>> start
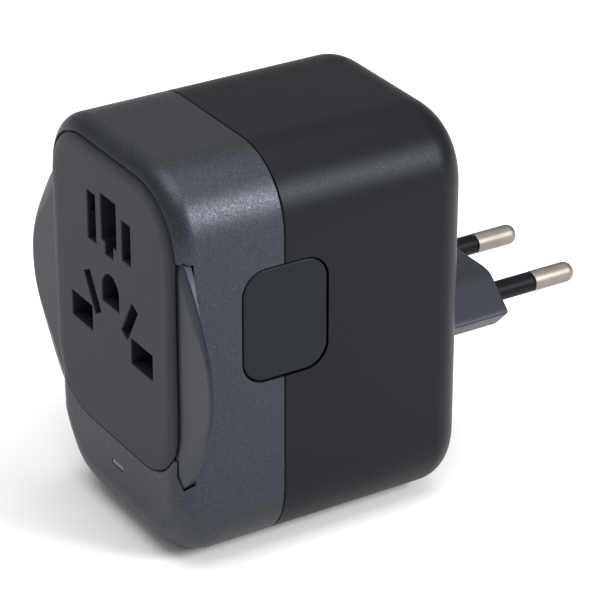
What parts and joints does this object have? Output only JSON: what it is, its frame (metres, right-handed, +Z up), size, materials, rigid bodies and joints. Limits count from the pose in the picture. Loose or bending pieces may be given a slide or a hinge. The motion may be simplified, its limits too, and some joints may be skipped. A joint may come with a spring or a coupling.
{
  "type": "universal travel adapter",
  "caption": "Boxy universal travel adapter: multi-country socket face, selector wheel with thumb ears, side release button and slide-out plugs at the rear, the round-pin one extended.",
  "frame": {"origin": "middle of the bounding box at the underside, at rest with the round-pin plug extended", "axes": "+Z up from the underside, +Y from the socket face towards the plug end, +X towards the side with the release button"},
  "size_m": [0.0672, 0.0944, 0.077],
  "materials": {
    "front_shell_paint": "satin metallic speckle",
    "rear_shell_plastic": "fine satin",
    "panel_plastic": "satin",
    "button_plastic": "matte",
    "plug_plastic": "satin",
    "sleeve_plastic": "matte",
    "inner_plastic": "matte",
    "light_plastic": "matte",
    "nickel_pins": "satin nickel",
    "contact_brass": "bright",
    "steel_parts": "zinc plated",
    "board_green": "solder mask",
    "coil_tape": "film tape",
    "led_diffuser": "frosted"
  },
  "bodies": {
    "casing": {"front_shell": "front_shell_paint", "rear_shell": "rear_shell_plastic", "front_panel": "panel_plastic", "detent_ball": "steel_parts", "detent_spring": "steel_parts", "shutter_spring": "steel_parts", "contact_carrier": "inner_plastic", "line_contact": "contact_brass", "neutral_contact": "contact_brass", "earth_contact": "contact_brass", "line_bus_bar": "contact_brass", "neutral_bus_bar": "contact_brass", "carriage_frame": "inner_plastic", "button_spring": "steel_parts", "main_board": "board_green", "usb_a_port": "nickel_pins", "usb_a_tongue": "light_plastic", "usb_c_port_1": "nickel_pins", "usb_c_port_2": "nickel_pins", "transformer": "coil_tape", "capacitor_1": "sleeve_plastic", "capacitor_2": "sleeve_plastic", "fuse": "nickel_pins", "fuse_cap": "button_plastic", "led_light_pipe": "led_diffuser", "status_led": "light_plastic", "led_board": "board_green", "panel_screw_1": "steel_parts", "case_screw_1": "steel_parts", "panel_screw_2": "steel_parts", "case_screw_2": "steel_parts", "panel_screw_3": "steel_parts", "case_screw_3": "steel_parts", "panel_screw_4": "steel_parts", "case_screw_4": "steel_parts"},
    "selector": {"selector_wheel": "panel_plastic"},
    "release": {"release_button": "button_plastic", "latch_plate": "steel_parts"},
    "shutter": {"socket_shutter": "inner_plastic"},
    "eu_carriage": {"eu_plug_block": "plug_plastic", "eu_pin_left": "nickel_pins", "eu_pin_right": "nickel_pins", "eu_sleeve_left": "sleeve_plastic", "eu_sleeve_right": "sleeve_plastic", "eu_slide_knob": "button_plastic"},
    "uk_carriage": {"uk_plug_plate": "inner_plastic", "uk_neutral_pin": "nickel_pins", "uk_line_pin": "nickel_pins", "uk_earth_pin": "nickel_pins", "uk_slide_knob": "button_plastic"},
    "us_carriage": {"us_plug_plate": "inner_plastic", "us_slide_knob": "button_plastic"},
    "us_line": {"us_line_blade": "nickel_pins"},
    "us_neutral": {"us_neutral_blade": "nickel_pins"}
  },
  "joints": [
    {"name": "wheel_turn", "type": "hinge", "parent": "casing", "child": "selector", "pos_m": [0, -0.045, 0.04124], "axis": [0, 1, 0], "range_deg": [-10, 10]},
    {"name": "button_press", "type": "slide", "parent": "casing", "child": "release", "axis": [-1, 0, 0], "range_m": [0, 0.0018], "stiffness_N_per_m": 400, "springref_m": -0.001, "deforming": ["button_spring"]},
    {"name": "shutter_slide", "type": "slide", "parent": "casing", "child": "shutter", "axis": [0, 0, -1], "range_m": [0, 0.0065], "stiffness_N_per_m": 100, "springref_m": -0.002, "deforming": ["shutter_spring"]},
    {"name": "eu_plug_slide", "type": "slide", "parent": "casing", "child": "eu_carriage", "axis": [0, 1, 0], "range_m": [-0.0343, 0]},
    {"name": "uk_plug_slide", "type": "slide", "parent": "casing", "child": "uk_carriage", "axis": [0, 1, 0], "range_m": [0, 0.0229]},
    {"name": "us_plug_slide", "type": "slide", "parent": "casing", "child": "us_carriage", "axis": [0, 1, 0], "range_m": [0, 0.0178]},
    {"name": "us_line_blade_twist", "type": "hinge", "parent": "us_carriage", "child": "us_line", "pos_m": [0.00635, -0.00765, 0.0528], "axis": [0, 1, 0], "range_deg": [0, 30]},
    {"name": "us_neutral_blade_twist", "type": "hinge", "parent": "us_carriage", "child": "us_neutral", "pos_m": [-0.00635, -0.00765, 0.0528], "axis": [0, 1, 0], "range_deg": [-30, 0]}
  ],
  "couplings": [
    {"joint": "us_neutral_blade_twist", "follows": "us_line_blade_twist", "ratio": -1}
  ]
}
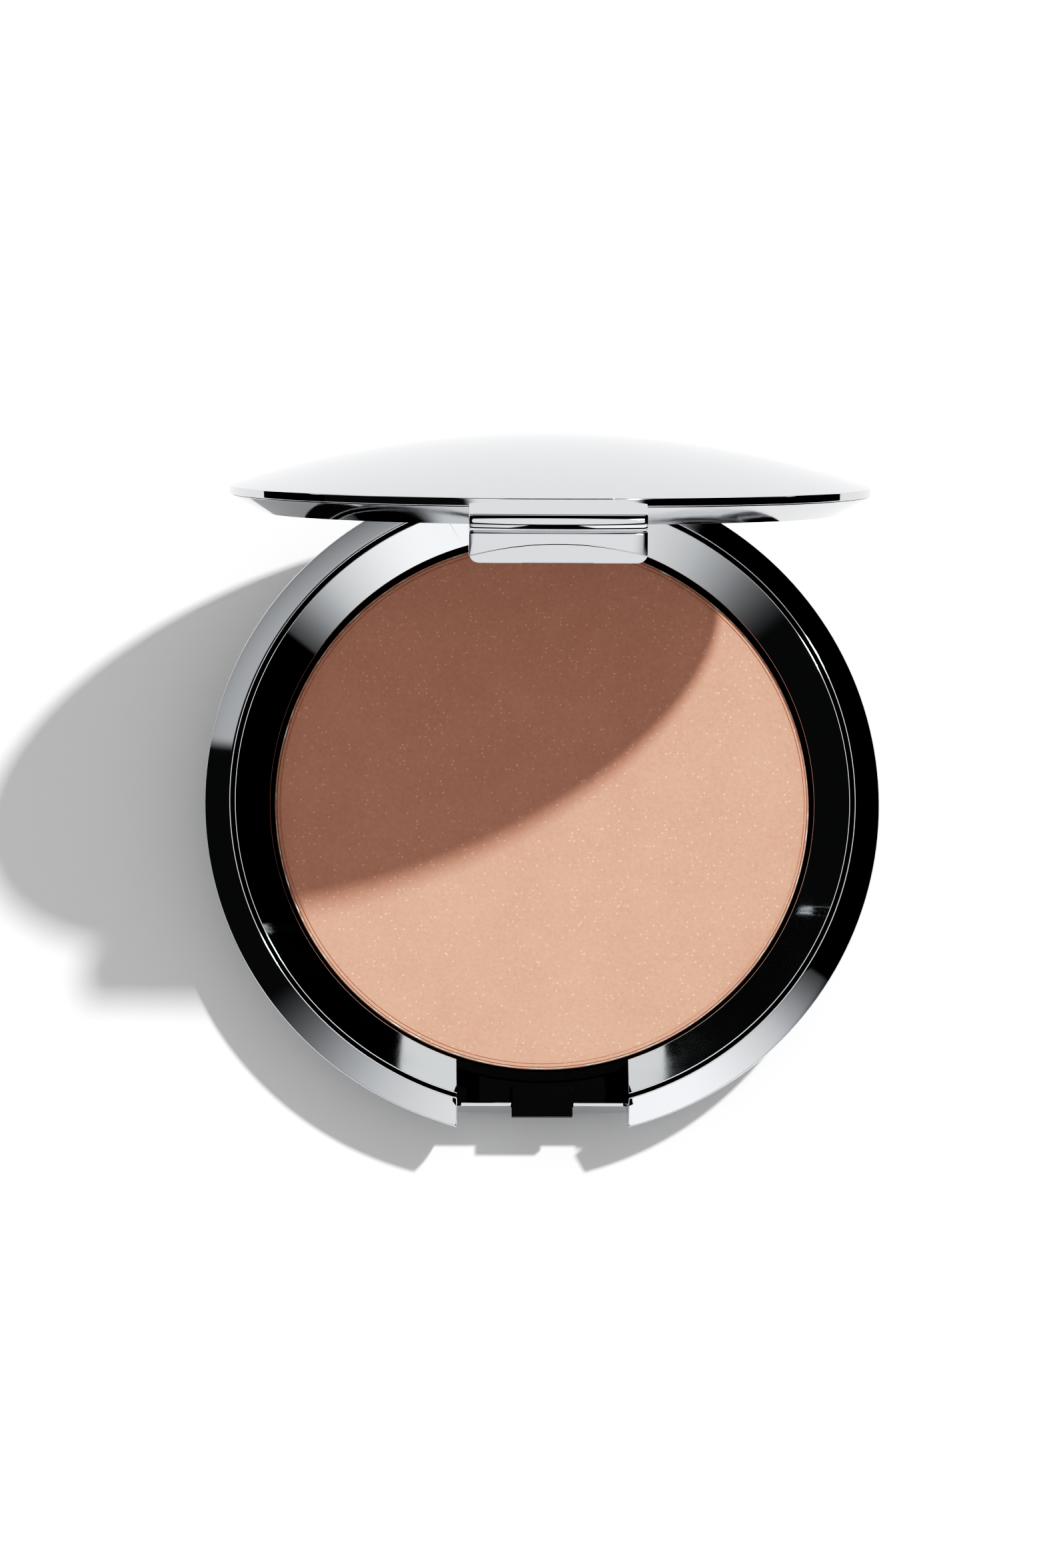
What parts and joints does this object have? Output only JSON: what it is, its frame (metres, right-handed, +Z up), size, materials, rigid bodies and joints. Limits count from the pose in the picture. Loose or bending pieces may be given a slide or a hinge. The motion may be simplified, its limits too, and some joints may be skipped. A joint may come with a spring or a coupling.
{
  "type": "powder compact",
  "caption": "Round chrome-plated powder compact with pressed powder in a metal pan and a domed mirror lid on a rear friction hinge.",
  "frame": {"origin": "centre of the flat underside of the base, on the surface it rests on", "axes": "+Z up through the centre of the powder, -Y towards the clasp at the front, +Y towards the hinge at the back, +X to the right seen from the front"},
  "size_m": [0.0746, 0.0734, 0.0788],
  "materials": {
    "plated_case": "polished",
    "plated_ring": "polished",
    "black_tray": "satin",
    "black_catch": "satin",
    "pan_metal": "satin",
    "pressed_powder": "matte",
    "adhesive": "satin",
    "ballast_steel": "satin",
    "label_paper": "matte",
    "pin_steel": "polished",
    "mirror_glass": "polished",
    "foam_tape": "matte",
    "black_backing": "matte",
    "bearing_plastic": "satin"
  },
  "bodies": {
    "base": {"base_shell": "plated_case", "deck_ring": "plated_ring", "pan_tray": "black_tray", "catch_block": "black_catch", "powder_pan": "pan_metal", "pan_glue": "adhesive", "powder_cake": "pressed_powder", "ballast_plate": "ballast_steel", "base_label": "label_paper", "hinge_pin": "pin_steel", "hinge_washer_left": "bearing_plastic", "hinge_washer_right": "bearing_plastic"},
    "lid": {"lid_shell": "plated_case", "lid_ring": "plated_ring", "mirror": "mirror_glass", "mirror_tape": "foam_tape", "mirror_backing": "black_backing", "clasp_spring": "black_catch", "friction_sleeve": "bearing_plastic"}
  },
  "joints": [
    {"name": "lid_hinge", "type": "hinge", "parent": "base", "child": "lid", "pos_m": [0, 0.034, 0.0091], "axis": [-1, 0, 0], "range_deg": [-77, 38]}
  ]
}
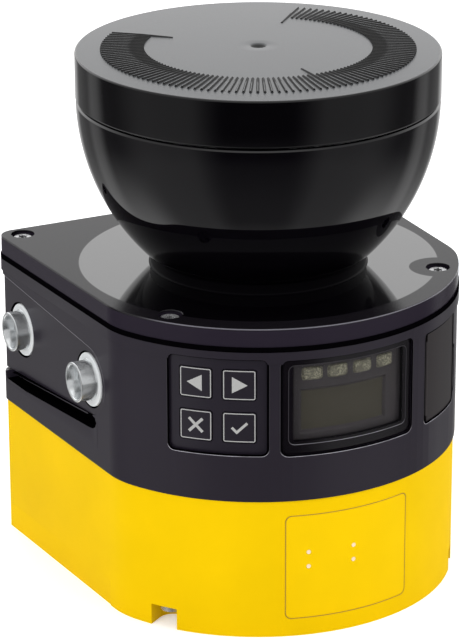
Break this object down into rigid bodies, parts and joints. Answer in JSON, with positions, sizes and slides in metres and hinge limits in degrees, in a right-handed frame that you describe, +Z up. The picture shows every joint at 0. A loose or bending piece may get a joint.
>> end
▸ **What is needed**
Above are some records. Print them all exactly.

▸ **Response to this exercise**
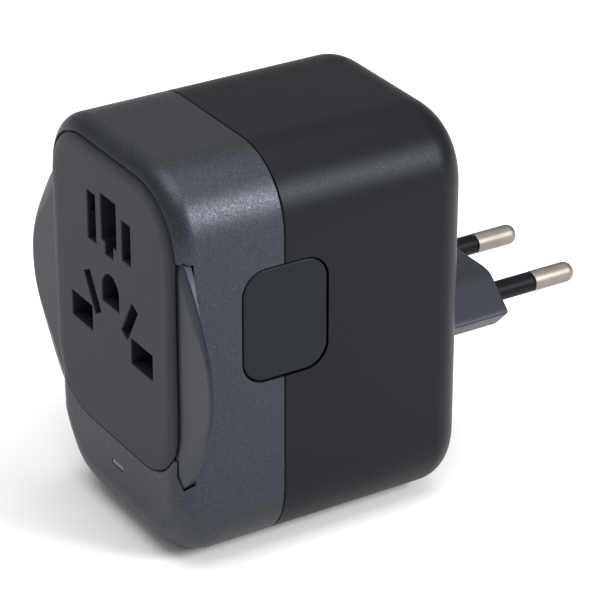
What parts and joints does this object have? Output only JSON: what it is, its frame (metres, right-handed, +Z up), size, materials, rigid bodies and joints. Limits count from the pose in the picture. Loose or bending pieces may be given a slide or a hinge. The motion may be simplified, its limits too, and some joints may be skipped. A joint may come with a spring or a coupling.
{
  "type": "universal travel adapter",
  "caption": "Boxy universal travel adapter: multi-country socket face, selector wheel with thumb ears, side release button and slide-out plugs at the rear, the round-pin one extended.",
  "frame": {"origin": "middle of the bounding box at the underside, at rest with the round-pin plug extended", "axes": "+Z up from the underside, +Y from the socket face towards the plug end, +X towards the side with the release button"},
  "size_m": [0.0672, 0.0944, 0.077],
  "materials": {
    "front_shell_paint": "satin metallic speckle",
    "rear_shell_plastic": "fine satin",
    "panel_plastic": "satin",
    "button_plastic": "matte",
    "plug_plastic": "satin",
    "sleeve_plastic": "matte",
    "inner_plastic": "matte",
    "light_plastic": "matte",
    "nickel_pins": "satin nickel",
    "contact_brass": "bright",
    "steel_parts": "zinc plated",
    "board_green": "solder mask",
    "coil_tape": "film tape",
    "led_diffuser": "frosted"
  },
  "bodies": {
    "casing": {"front_shell": "front_shell_paint", "rear_shell": "rear_shell_plastic", "front_panel": "panel_plastic", "detent_ball": "steel_parts", "detent_spring": "steel_parts", "shutter_spring": "steel_parts", "contact_carrier": "inner_plastic", "line_contact": "contact_brass", "neutral_contact": "contact_brass", "earth_contact": "contact_brass", "line_bus_bar": "contact_brass", "neutral_bus_bar": "contact_brass", "carriage_frame": "inner_plastic", "button_spring": "steel_parts", "main_board": "board_green", "usb_a_port": "nickel_pins", "usb_a_tongue": "light_plastic", "usb_c_port_1": "nickel_pins", "usb_c_port_2": "nickel_pins", "transformer": "coil_tape", "capacitor_1": "sleeve_plastic", "capacitor_2": "sleeve_plastic", "fuse": "nickel_pins", "fuse_cap": "button_plastic", "led_light_pipe": "led_diffuser", "status_led": "light_plastic", "led_board": "board_green", "panel_screw_1": "steel_parts", "case_screw_1": "steel_parts", "panel_screw_2": "steel_parts", "case_screw_2": "steel_parts", "panel_screw_3": "steel_parts", "case_screw_3": "steel_parts", "panel_screw_4": "steel_parts", "case_screw_4": "steel_parts"},
    "selector": {"selector_wheel": "panel_plastic"},
    "release": {"release_button": "button_plastic", "latch_plate": "steel_parts"},
    "shutter": {"socket_shutter": "inner_plastic"},
    "eu_carriage": {"eu_plug_block": "plug_plastic", "eu_pin_left": "nickel_pins", "eu_pin_right": "nickel_pins", "eu_sleeve_left": "sleeve_plastic", "eu_sleeve_right": "sleeve_plastic", "eu_slide_knob": "button_plastic"},
    "uk_carriage": {"uk_plug_plate": "inner_plastic", "uk_neutral_pin": "nickel_pins", "uk_line_pin": "nickel_pins", "uk_earth_pin": "nickel_pins", "uk_slide_knob": "button_plastic"},
    "us_carriage": {"us_plug_plate": "inner_plastic", "us_slide_knob": "button_plastic"},
    "us_line": {"us_line_blade": "nickel_pins"},
    "us_neutral": {"us_neutral_blade": "nickel_pins"}
  },
  "joints": [
    {"name": "wheel_turn", "type": "hinge", "parent": "casing", "child": "selector", "pos_m": [0, -0.045, 0.04124], "axis": [0, 1, 0], "range_deg": [-10, 10]},
    {"name": "button_press", "type": "slide", "parent": "casing", "child": "release", "axis": [-1, 0, 0], "range_m": [0, 0.0018], "stiffness_N_per_m": 400, "springref_m": -0.001, "deforming": ["button_spring"]},
    {"name": "shutter_slide", "type": "slide", "parent": "casing", "child": "shutter", "axis": [0, 0, -1], "range_m": [0, 0.0065], "stiffness_N_per_m": 100, "springref_m": -0.002, "deforming": ["shutter_spring"]},
    {"name": "eu_plug_slide", "type": "slide", "parent": "casing", "child": "eu_carriage", "axis": [0, 1, 0], "range_m": [-0.0343, 0]},
    {"name": "uk_plug_slide", "type": "slide", "parent": "casing", "child": "uk_carriage", "axis": [0, 1, 0], "range_m": [0, 0.0229]},
    {"name": "us_plug_slide", "type": "slide", "parent": "casing", "child": "us_carriage", "axis": [0, 1, 0], "range_m": [0, 0.0178]},
    {"name": "us_line_blade_twist", "type": "hinge", "parent": "us_carriage", "child": "us_line", "pos_m": [0.00635, -0.00765, 0.0528], "axis": [0, 1, 0], "range_deg": [0, 30]},
    {"name": "us_neutral_blade_twist", "type": "hinge", "parent": "us_carriage", "child": "us_neutral", "pos_m": [-0.00635, -0.00765, 0.0528], "axis": [0, 1, 0], "range_deg": [-30, 0]}
  ],
  "couplings": [
    {"joint": "us_neutral_blade_twist", "follows": "us_line_blade_twist", "ratio": -1}
  ]
}
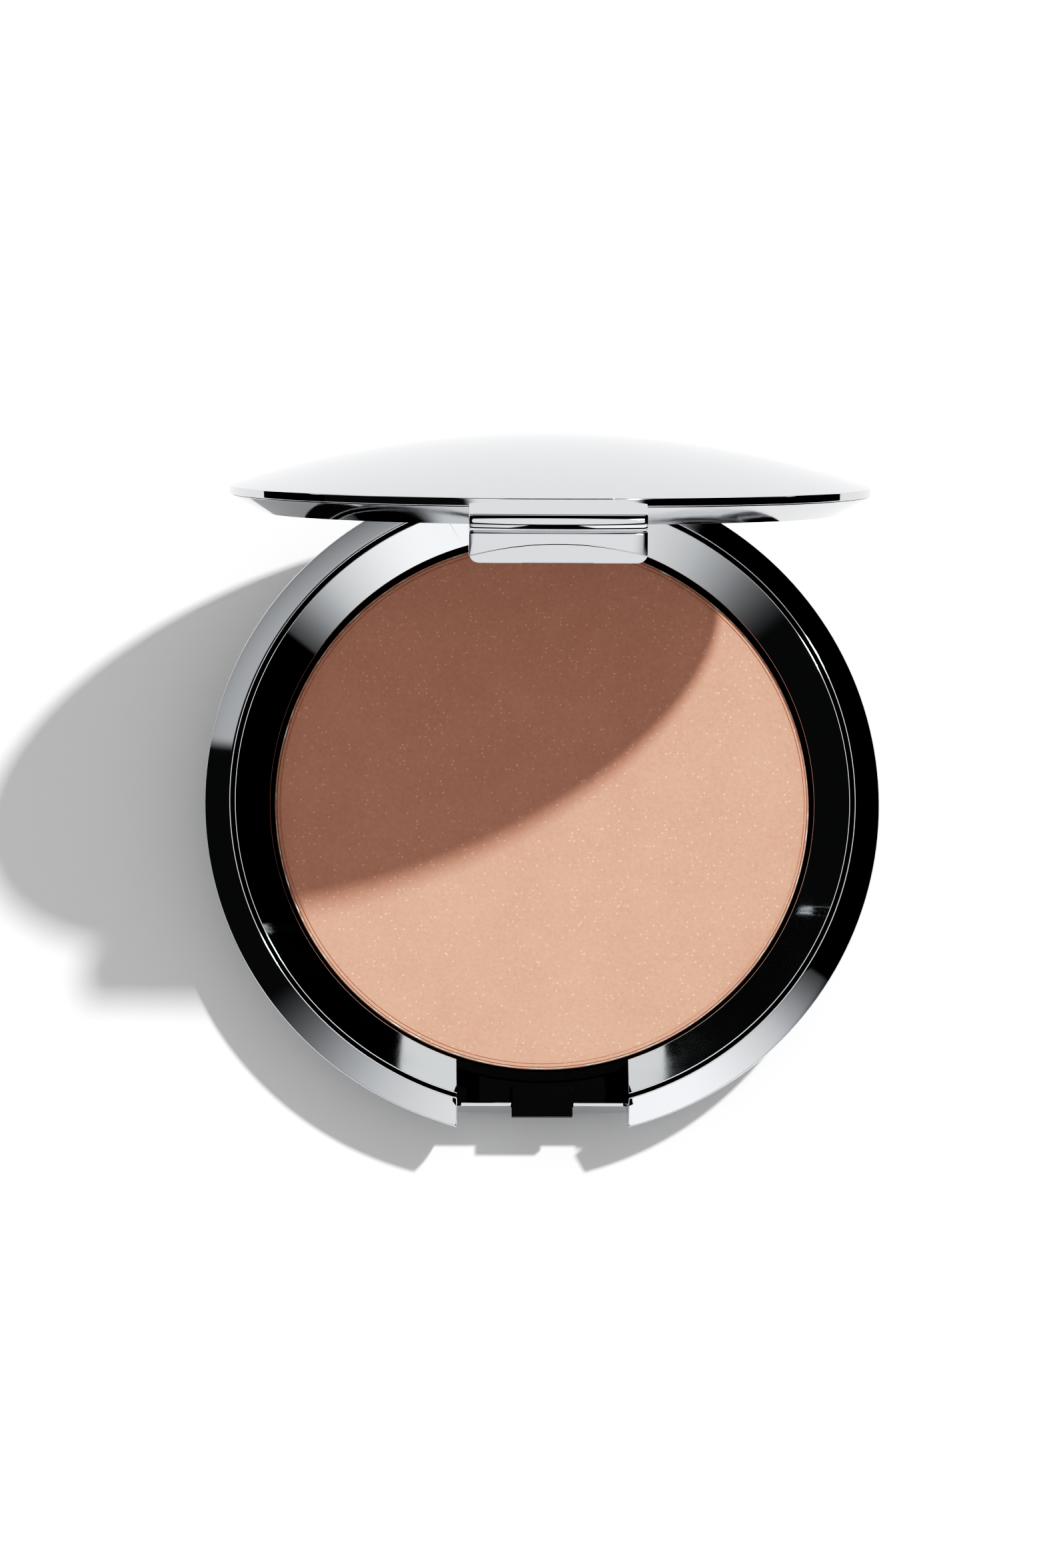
What parts and joints does this object have? Output only JSON: what it is, its frame (metres, right-handed, +Z up), size, materials, rigid bodies and joints. Limits count from the pose in the picture. Loose or bending pieces may be given a slide or a hinge. The motion may be simplified, its limits too, and some joints may be skipped. A joint may come with a spring or a coupling.
{
  "type": "powder compact",
  "caption": "Round chrome-plated powder compact with pressed powder in a metal pan and a domed mirror lid on a rear friction hinge.",
  "frame": {"origin": "centre of the flat underside of the base, on the surface it rests on", "axes": "+Z up through the centre of the powder, -Y towards the clasp at the front, +Y towards the hinge at the back, +X to the right seen from the front"},
  "size_m": [0.0746, 0.0734, 0.0788],
  "materials": {
    "plated_case": "polished",
    "plated_ring": "polished",
    "black_tray": "satin",
    "black_catch": "satin",
    "pan_metal": "satin",
    "pressed_powder": "matte",
    "adhesive": "satin",
    "ballast_steel": "satin",
    "label_paper": "matte",
    "pin_steel": "polished",
    "mirror_glass": "polished",
    "foam_tape": "matte",
    "black_backing": "matte",
    "bearing_plastic": "satin"
  },
  "bodies": {
    "base": {"base_shell": "plated_case", "deck_ring": "plated_ring", "pan_tray": "black_tray", "catch_block": "black_catch", "powder_pan": "pan_metal", "pan_glue": "adhesive", "powder_cake": "pressed_powder", "ballast_plate": "ballast_steel", "base_label": "label_paper", "hinge_pin": "pin_steel", "hinge_washer_left": "bearing_plastic", "hinge_washer_right": "bearing_plastic"},
    "lid": {"lid_shell": "plated_case", "lid_ring": "plated_ring", "mirror": "mirror_glass", "mirror_tape": "foam_tape", "mirror_backing": "black_backing", "clasp_spring": "black_catch", "friction_sleeve": "bearing_plastic"}
  },
  "joints": [
    {"name": "lid_hinge", "type": "hinge", "parent": "base", "child": "lid", "pos_m": [0, 0.034, 0.0091], "axis": [-1, 0, 0], "range_deg": [-77, 38]}
  ]
}
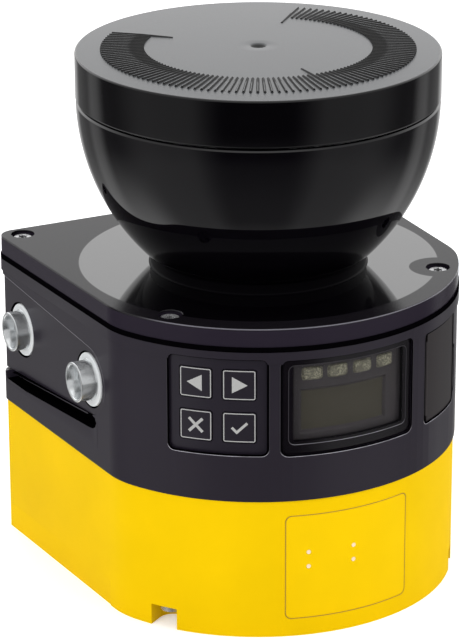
Break this object down into rigid bodies, parts and joints. Answer in JSON, with positions, sizes and slides in metres and hinge limits in degrees, in a right-handed frame that you describe, +Z up. The picture shows every joint at 0. A loose or bending piece may get a joint.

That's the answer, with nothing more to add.